## [What to work on]
Begin with the line that contains "stalks before it", end with the line that contains "obj.parent = None", and extract exactly that stretch of lines.

──────── Data in this exercise

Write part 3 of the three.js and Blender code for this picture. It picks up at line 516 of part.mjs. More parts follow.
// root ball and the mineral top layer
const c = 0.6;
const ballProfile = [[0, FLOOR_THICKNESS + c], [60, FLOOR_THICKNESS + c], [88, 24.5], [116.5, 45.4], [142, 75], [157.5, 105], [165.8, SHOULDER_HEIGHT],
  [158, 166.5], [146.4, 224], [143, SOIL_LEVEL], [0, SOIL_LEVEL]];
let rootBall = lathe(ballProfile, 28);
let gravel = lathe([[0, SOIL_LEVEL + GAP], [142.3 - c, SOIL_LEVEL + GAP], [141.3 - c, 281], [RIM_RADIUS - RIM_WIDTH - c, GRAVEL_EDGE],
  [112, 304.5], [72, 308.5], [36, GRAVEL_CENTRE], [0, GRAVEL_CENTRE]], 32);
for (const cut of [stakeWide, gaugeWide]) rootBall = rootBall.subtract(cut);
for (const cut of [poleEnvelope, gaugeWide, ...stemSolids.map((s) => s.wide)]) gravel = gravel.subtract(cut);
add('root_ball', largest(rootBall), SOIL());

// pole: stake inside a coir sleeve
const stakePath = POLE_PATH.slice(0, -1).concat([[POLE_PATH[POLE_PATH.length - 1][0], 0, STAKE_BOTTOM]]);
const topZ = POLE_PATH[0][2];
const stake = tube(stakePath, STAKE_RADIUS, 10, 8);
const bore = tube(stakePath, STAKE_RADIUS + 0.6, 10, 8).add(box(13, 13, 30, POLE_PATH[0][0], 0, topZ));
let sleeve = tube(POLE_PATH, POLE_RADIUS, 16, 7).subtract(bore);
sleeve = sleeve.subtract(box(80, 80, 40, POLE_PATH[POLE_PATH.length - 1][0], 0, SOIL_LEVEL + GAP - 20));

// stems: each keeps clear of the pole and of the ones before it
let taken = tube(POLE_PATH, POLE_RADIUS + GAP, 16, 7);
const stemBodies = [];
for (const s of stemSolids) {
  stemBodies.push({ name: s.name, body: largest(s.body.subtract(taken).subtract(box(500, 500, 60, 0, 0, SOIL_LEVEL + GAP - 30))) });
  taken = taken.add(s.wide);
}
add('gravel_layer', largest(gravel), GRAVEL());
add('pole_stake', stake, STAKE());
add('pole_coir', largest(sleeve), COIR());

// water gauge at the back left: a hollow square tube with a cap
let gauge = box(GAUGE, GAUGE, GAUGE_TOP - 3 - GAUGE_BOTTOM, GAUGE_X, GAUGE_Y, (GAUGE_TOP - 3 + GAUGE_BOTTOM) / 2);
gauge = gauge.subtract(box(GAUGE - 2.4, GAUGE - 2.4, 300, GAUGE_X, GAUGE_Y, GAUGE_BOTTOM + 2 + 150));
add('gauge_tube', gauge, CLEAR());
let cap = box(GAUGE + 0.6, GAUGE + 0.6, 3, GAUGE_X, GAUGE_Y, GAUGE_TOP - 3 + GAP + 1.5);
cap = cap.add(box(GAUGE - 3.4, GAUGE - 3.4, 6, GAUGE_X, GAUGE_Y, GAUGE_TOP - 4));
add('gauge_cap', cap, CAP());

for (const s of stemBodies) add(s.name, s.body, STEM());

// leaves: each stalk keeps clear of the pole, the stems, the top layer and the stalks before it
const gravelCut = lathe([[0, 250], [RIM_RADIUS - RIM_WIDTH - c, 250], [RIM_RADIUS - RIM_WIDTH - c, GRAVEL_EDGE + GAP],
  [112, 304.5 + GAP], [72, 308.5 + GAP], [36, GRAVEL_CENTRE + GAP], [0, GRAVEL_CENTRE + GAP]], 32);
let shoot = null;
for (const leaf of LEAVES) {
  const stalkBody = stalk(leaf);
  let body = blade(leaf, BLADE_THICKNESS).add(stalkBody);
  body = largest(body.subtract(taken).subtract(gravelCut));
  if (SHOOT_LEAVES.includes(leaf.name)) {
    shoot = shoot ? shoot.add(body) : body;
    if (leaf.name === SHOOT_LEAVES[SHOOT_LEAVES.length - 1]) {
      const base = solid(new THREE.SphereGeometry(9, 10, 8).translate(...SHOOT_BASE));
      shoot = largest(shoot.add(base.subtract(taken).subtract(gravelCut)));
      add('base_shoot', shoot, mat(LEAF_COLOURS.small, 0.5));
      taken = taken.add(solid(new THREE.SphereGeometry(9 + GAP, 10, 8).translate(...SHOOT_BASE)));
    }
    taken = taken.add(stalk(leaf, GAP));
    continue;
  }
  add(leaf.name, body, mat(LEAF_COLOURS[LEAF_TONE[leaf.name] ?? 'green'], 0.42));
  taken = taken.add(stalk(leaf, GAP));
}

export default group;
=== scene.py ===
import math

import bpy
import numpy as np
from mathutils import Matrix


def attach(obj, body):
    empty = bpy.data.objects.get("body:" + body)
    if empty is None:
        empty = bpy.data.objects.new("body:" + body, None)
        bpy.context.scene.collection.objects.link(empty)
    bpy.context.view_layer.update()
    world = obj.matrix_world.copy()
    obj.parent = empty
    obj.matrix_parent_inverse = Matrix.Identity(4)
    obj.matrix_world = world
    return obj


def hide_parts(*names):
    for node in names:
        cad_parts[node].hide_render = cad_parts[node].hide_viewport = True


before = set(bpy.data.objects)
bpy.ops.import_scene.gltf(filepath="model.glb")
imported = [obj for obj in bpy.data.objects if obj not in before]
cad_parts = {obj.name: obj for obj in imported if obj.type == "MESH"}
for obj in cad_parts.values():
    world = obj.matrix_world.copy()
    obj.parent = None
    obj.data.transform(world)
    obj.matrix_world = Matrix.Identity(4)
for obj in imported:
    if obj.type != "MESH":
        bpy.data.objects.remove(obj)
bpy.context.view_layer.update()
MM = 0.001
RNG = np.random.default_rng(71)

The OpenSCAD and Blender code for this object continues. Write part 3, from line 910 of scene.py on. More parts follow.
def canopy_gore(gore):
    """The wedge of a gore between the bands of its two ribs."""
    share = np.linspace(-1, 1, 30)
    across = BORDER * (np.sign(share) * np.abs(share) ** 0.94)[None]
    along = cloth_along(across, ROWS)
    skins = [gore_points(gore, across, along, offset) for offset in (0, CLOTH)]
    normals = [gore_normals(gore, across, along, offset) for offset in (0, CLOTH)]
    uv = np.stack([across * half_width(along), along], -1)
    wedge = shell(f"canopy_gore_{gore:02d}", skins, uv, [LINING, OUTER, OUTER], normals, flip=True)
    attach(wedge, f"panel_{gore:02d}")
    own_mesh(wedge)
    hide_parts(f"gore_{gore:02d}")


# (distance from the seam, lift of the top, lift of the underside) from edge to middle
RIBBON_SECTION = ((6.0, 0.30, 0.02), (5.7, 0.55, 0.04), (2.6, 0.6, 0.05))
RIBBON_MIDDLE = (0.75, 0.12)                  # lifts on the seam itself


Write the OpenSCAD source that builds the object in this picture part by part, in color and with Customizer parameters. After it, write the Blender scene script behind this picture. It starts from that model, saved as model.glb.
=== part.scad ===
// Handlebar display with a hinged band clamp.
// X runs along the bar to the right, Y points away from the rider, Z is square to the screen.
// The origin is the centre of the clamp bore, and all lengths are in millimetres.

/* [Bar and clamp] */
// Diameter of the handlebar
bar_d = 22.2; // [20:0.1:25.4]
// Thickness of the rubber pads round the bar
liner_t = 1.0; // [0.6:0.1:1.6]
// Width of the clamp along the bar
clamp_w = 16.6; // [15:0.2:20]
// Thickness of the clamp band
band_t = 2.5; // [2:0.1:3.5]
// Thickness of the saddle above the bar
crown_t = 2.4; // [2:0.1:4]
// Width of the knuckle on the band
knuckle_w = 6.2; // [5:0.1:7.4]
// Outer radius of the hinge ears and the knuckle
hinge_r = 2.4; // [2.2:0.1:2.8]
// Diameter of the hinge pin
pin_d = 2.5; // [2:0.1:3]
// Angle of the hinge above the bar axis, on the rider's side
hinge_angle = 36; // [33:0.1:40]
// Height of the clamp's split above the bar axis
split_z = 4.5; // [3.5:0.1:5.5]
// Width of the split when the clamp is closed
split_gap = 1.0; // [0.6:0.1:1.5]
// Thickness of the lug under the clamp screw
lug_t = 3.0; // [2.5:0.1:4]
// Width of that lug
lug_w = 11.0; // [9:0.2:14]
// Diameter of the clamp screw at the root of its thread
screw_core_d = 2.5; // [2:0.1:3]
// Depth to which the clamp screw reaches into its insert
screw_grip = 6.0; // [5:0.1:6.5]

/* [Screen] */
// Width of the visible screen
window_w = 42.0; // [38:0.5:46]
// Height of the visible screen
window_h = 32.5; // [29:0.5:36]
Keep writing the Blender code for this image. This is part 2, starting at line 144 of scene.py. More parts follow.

────────────────

## [Final result]
// leaves: each stalk keeps clear of the pole, the stems, the top layer and the stalks before it
const gravelCut = lathe([[0, 250], [RIM_RADIUS - RIM_WIDTH - c, 250], [RIM_RADIUS - RIM_WIDTH - c, GRAVEL_EDGE + GAP],
  [112, 304.5 + GAP], [72, 308.5 + GAP], [36, GRAVEL_CENTRE + GAP], [0, GRAVEL_CENTRE + GAP]], 32);
let shoot = null;
for (const leaf of LEAVES) {
  const stalkBody = stalk(leaf);
  let body = blade(leaf, BLADE_THICKNESS).add(stalkBody);
  body = largest(body.subtract(taken).subtract(gravelCut));
  if (SHOOT_LEAVES.includes(leaf.name)) {
    shoot = shoot ? shoot.add(body) : body;
    if (leaf.name === SHOOT_LEAVES[SHOOT_LEAVES.length - 1]) {
      const base = solid(new THREE.SphereGeometry(9, 10, 8).translate(...SHOOT_BASE));
      shoot = largest(shoot.add(base.subtract(taken).subtract(gravelCut)));
      add('base_shoot', shoot, mat(LEAF_COLOURS.small, 0.5));
      taken = taken.add(solid(new THREE.SphereGeometry(9 + GAP, 10, 8).translate(...SHOOT_BASE)));
    }
    taken = taken.add(stalk(leaf, GAP));
    continue;
  }
  add(leaf.name, body, mat(LEAF_COLOURS[LEAF_TONE[leaf.name] ?? 'green'], 0.42));
  taken = taken.add(stalk(leaf, GAP));
}

export default group;
=== scene.py ===
import math

import bpy
import numpy as np
from mathutils import Matrix


def attach(obj, body):
    empty = bpy.data.objects.get("body:" + body)
    if empty is None:
        empty = bpy.data.objects.new("body:" + body, None)
        bpy.context.scene.collection.objects.link(empty)
    bpy.context.view_layer.update()
    world = obj.matrix_world.copy()
    obj.parent = empty
    obj.matrix_parent_inverse = Matrix.Identity(4)
    obj.matrix_world = world
    return obj


def hide_parts(*names):
    for node in names:
        cad_parts[node].hide_render = cad_parts[node].hide_viewport = True


before = set(bpy.data.objects)
bpy.ops.import_scene.gltf(filepath="model.glb")
imported = [obj for obj in bpy.data.objects if obj not in before]
cad_parts = {obj.name: obj for obj in imported if obj.type == "MESH"}
for obj in cad_parts.values():
    world = obj.matrix_world.copy()
    obj.parent = None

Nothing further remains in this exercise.